■ **Exercise data**
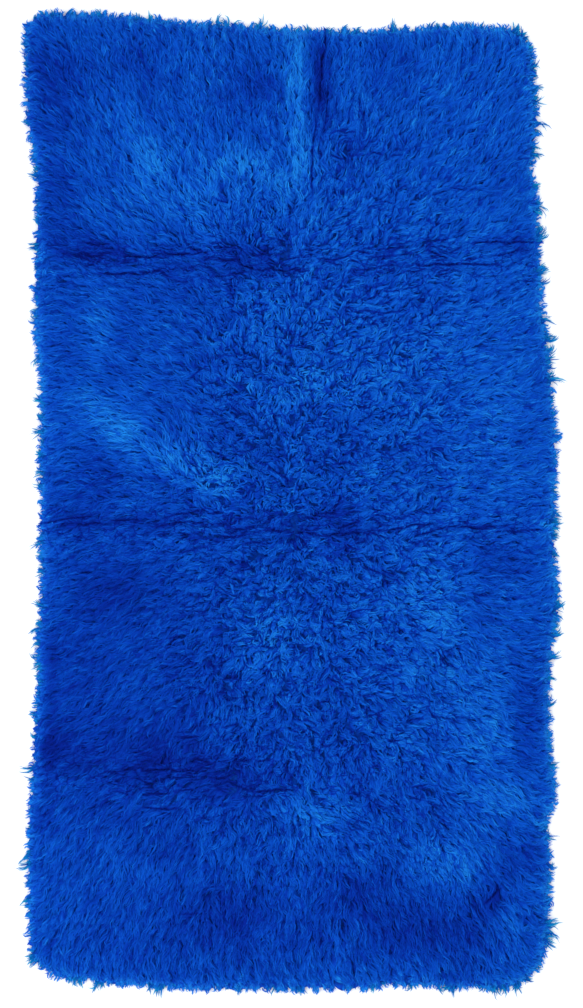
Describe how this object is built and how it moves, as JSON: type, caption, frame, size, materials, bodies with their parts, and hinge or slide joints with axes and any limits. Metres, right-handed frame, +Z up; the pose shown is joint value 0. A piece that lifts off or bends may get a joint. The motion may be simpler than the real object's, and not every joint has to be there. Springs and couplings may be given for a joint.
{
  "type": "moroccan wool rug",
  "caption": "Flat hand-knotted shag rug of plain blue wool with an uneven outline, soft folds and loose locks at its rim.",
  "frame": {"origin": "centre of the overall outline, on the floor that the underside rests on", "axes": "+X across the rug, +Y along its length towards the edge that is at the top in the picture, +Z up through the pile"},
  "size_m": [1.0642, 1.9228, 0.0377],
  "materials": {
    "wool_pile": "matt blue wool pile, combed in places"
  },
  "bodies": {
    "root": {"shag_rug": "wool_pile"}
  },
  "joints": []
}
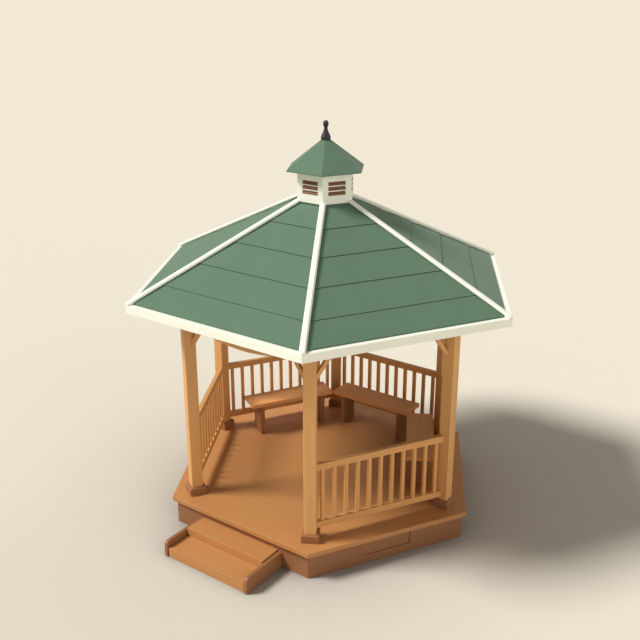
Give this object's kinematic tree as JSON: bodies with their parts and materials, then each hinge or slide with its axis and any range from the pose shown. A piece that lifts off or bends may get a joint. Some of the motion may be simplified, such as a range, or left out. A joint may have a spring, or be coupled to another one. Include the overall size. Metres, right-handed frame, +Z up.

■ **Written task**
Each line in the material either holds the string "with" or does not. State how many do, and nothing else.

■ **Result of the task**
3